Instructions to follow
From the entries that follow, reproduce exactly and only the lines from the line with "Write part 2 of" to the line with "small helper for", endpoints included.

═════ Listing

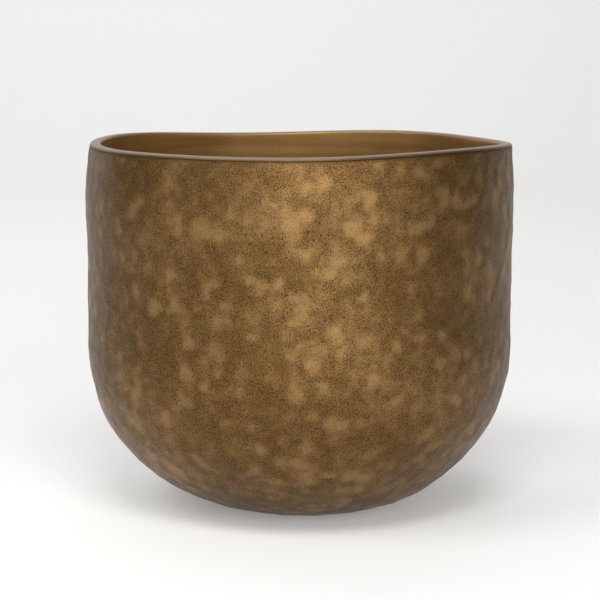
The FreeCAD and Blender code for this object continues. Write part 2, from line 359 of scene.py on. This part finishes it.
def smooth_step(low, high, value):
    """0 at low and before, 1 at high and beyond, an S-shaped curve between: 3t^2 - 2t^3."""
    t = np.clip((value - low) / (high - low), 0, 1)
    return t * t * (3 - 2 * t)


def hill(value, centre, spread):
    """A bell curve of height 1: e to the minus ((value - centre) / spread)^2."""
    return np.exp(-(((value - centre) / spread) ** 2))


def ripples(points, wavelength, seed, waves=28):
    """Soft random relief in space: the sum of many plane waves with random directions and phases,
    over the root of their number, which mostly stays between -1.5 and 1.5."""
    draw = np.random.default_rng(seed)
    direction = draw.normal(size=(waves, 3))
    direction /= np.linalg.norm(direction, axis=1, keepdims=True)
    number = TURN / (wavelength * draw.uniform(0.7, 1.4, (waves, 1)))
    phase = draw.uniform(0, TURN, waves)
    return np.sin(points @ (direction * number).T + phase).sum(axis=-1) / np.sqrt(waves)


# --- Profiles -------------------------------------------------------------------------------


def bowl_arc(shape):
    """The bowl's circle: tangent to the straight wall, and to the toe bend at the toe angle.
    Its radius is (wall - foot - toe * sin) / (1 - sin). Returns (centre, radius)."""
    sin, cos = np.sin(shape.toe_angle), np.cos(shape.toe_angle)
    reach = shape.wall_radius - shape.foot_radius - shape.toe_radius * sin
    radius = reach / (1 - sin)
    height = shape.foot_height + shape.toe_radius * (1 - cos) + radius * cos
    return (shape.wall_radius - radius, height), radius


def outer_profile(shape, spacing):
    """The outer skin's outside, from the middle of its dished base out to the foot, round the
    toe and the bowl and up the wall, then over its rounded top edge."""
    centre, bowl = bowl_arc(shape)
    toe = np.degrees(shape.toe_angle)
    dish = shape.foot_height + shape.dish_depth
    foot_in = shape.foot_radius - shape.foot_width
    dish_edge = foot_in - shape.dish_run
    toe_centre = (shape.foot_radius, shape.foot_height + shape.toe_radius)
    turn = shape.edge_round
    edge_centre = (shape.wall_radius - turn, shape.seam_height - turn)
    arc_rows = int(bowl * np.radians(90 - toe) / spacing)
    wall_rows = int((edge_centre[1] - centre[1]) / spacing)
    return joined(
        run((HUB, dish), (dish_edge - MM, dish), 9),
        run((dish_edge, dish), (foot_in, shape.foot_height), 5),
        run((foot_in + 0.5 * MM, shape.foot_height), (shape.foot_radius, shape.foot_height), 4),
        bend(toe_centre, shape.toe_radius, -90, toe - 90, 7),
        bend(centre, bowl, toe - 90, 0, arc_rows),
        run((shape.wall_radius, centre[1]), (shape.wall_radius, edge_centre[1]), wall_rows),
        bend(edge_centre, turn, 0, 90, EDGE_ROWS),
    )


def outer_back(shape):
    """The outer skin's hidden inside face, from the top edge back down to the middle."""
    centre, bowl = bowl_arc(shape)
    toe = np.degrees(shape.toe_angle)
    sheet = shape.outer_sheet
    wall = shape.wall_radius - sheet
    floor = shape.foot_height + shape.dish_depth + sheet
    toe_centre = (shape.foot_radius, shape.foot_height + shape.toe_radius)
    foot_in = shape.foot_radius - shape.foot_width
    return joined(
        run((wall, shape.seam_height), (wall, centre[1]), 8),
        bend(centre, bowl - sheet, 0, toe - 90, 14),
        bend(toe_centre, shape.toe_radius - sheet, toe - 90, -90, 3),
        run((foot_in + sheet / 2, shape.foot_height + sheet), (foot_in - shape.dish_run, floor), 2),
        run((foot_in - shape.dish_run - MM, floor), (HUB, floor), 3),
    )


def liner_profile(shape):
    """The inner skin all round: its hidden outer face up to the lip's hollow, the flange down
    to the seam, the flange's outside, the lip's bends and top, and the smooth inside."""
    centre, bowl = bowl_arc(shape)
    sheet, lip = shape.inner_sheet, shape.lip_bend
    cavity = shape.wall_radius - shape.lip_width
    back = bowl - shape.lip_width + sheet
    front = bowl - shape.lip_width
    low, floor = shape.inner_floor, shape.inner_floor + sheet
    bend_height = shape.lip_top - lip
    inner_bend = (cavity + lip, bend_height)
    outer_bend = (shape.wall_radius - lip, bend_height)
    flange_in = shape.wall_radius - sheet
    turn = shape.edge_round
    edge_centre = (shape.wall_radius - turn, shape.seam_height + turn)
    low_blend = floor_bend(centre, back, low, shape.floor_blend)
    floor_blend = floor_bend(centre, front, floor, shape.floor_blend - sheet)
    return joined(
        run((HUB, low), (low_blend[0][0], low), 3),
        bend(*low_blend, -90, blend_angle(centre, low_blend), 3),
        bend(centre, back, blend_angle(centre, low_blend), 0, 12),
        run((cavity + sheet, centre[1]), (cavity + sheet, bend_height), 6),
        bend(inner_bend, lip - sheet, 180, 90, 4),
        bend(outer_bend, lip - sheet, 90, 0, 4),
        run((flange_in, bend_height), (flange_in, shape.seam_height), 2),
        bend(edge_centre, turn, -90, 0, EDGE_ROWS),
        run((shape.wall_radius, edge_centre[1]), (shape.wall_radius, bend_height), 3),
        bend(outer_bend, lip, 0, 90, 9),
        run((outer_bend[0], shape.lip_top), (inner_bend[0], shape.lip_top), 4),
        bend(inner_bend, lip, 90, 180, 9),
        run((cavity, bend_height), (cavity, centre[1]), 46),
        bend(centre, front, 0, blend_angle(centre, floor_blend), 40),
        bend(*floor_blend, blend_angle(centre, floor_blend), -90, 5),
        run((floor_blend[0][0], floor), (HUB, floor), 8),
    )


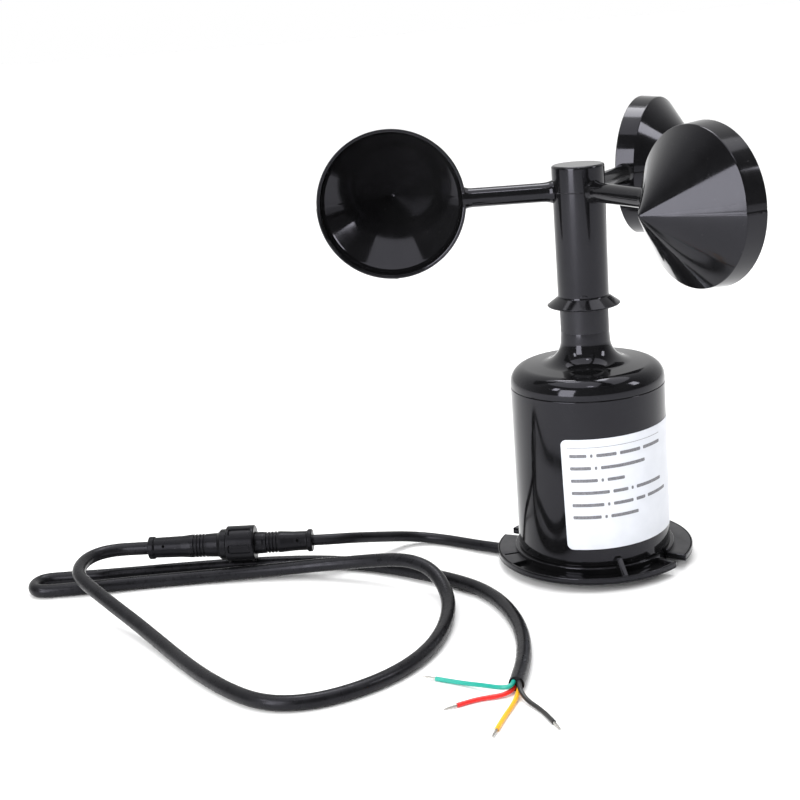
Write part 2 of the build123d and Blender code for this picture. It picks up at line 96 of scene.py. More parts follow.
class Nodes:
    """A small helper for building one material's node tree."""

    def __init__(self, name):
        self.material = bpy.data.materials.new(name)
        self.material.use_nodes = True
        self.tree = self.material.node_tree
        self.shader = self.tree.nodes["Principled BSDF"]
        self.place = self.add("ShaderNodeTexCoord").outputs["Object"]

    def add(self, kind, **values):
        node = self.tree.nodes.new(kind)
        for key, value in values.items():
            setattr(node, key, value)
        return node

    def link(self, source, target):
        self.tree.links.new(source, target)

    def set(self, **values):
        for key, value in values.items():
            self.shader.inputs[key.replace("_", " ")].default_value = value

    def noise(self, scale, detail=3.0, stretch=(1, 1, 1), roughness=0.5, distortion=0.0):
        mapping = self.add("ShaderNodeMapping")
        mapping.inputs["Scale"].default_value = stretch
        self.link(self.place, mapping.inputs["Vector"])
        node = self.add("ShaderNodeTexNoise")
        node.inputs["Scale"].default_value = scale
        node.inputs["Detail"].default_value = detail
        node.inputs["Roughness"].default_value = roughness
        node.inputs["Distortion"].default_value = distortion
        self.link(mapping.outputs["Vector"], node.inputs["Vector"])
        return node.outputs["Fac"]

    def spread(self, source, low, high, start=0.3, end=0.7):
        """A value from low to high as the source goes from start to end."""
        node = self.add("ShaderNodeMapRange")
        for name, value in (("From Min", start), ("From Max", end), ("To Min", low), ("To Max", high)):
            node.inputs[name].default_value = value
        self.link(source, node.inputs["Value"])
        return node.outputs["Result"]

    def mix(self, factor, first, second):
        """A colour between two colours."""
        node = self.add("ShaderNodeMix", data_type="RGBA")
        self.link(factor, node.inputs["Factor"])
        for name, value in (("A", first), ("B", second)):
            socket = [s for s in node.inputs if s.name == name and s.type == "RGBA"][0]
            if isinstance(value, tuple):
                socket.default_value = (*value, 1)
            else:
                self.link(value, socket)
        return [s for s in node.outputs if s.type == "RGBA"][0]

    def bump(self, height, strength, distance=0.0001, after=None):
        node = self.add("ShaderNodeBump")
        node.inputs["Strength"].default_value = strength
        node.inputs["Distance"].default_value = distance
        self.link(height, node.inputs["Height"])
        if after is not None:
            self.link(after, node.inputs["Normal"])
        return node.outputs["Normal"]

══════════

Answer to this exercise
Write part 2 of the build123d and Blender code for this picture. It picks up at line 96 of scene.py. More parts follow.
class Nodes:
    """A small helper for building one material's node tree."""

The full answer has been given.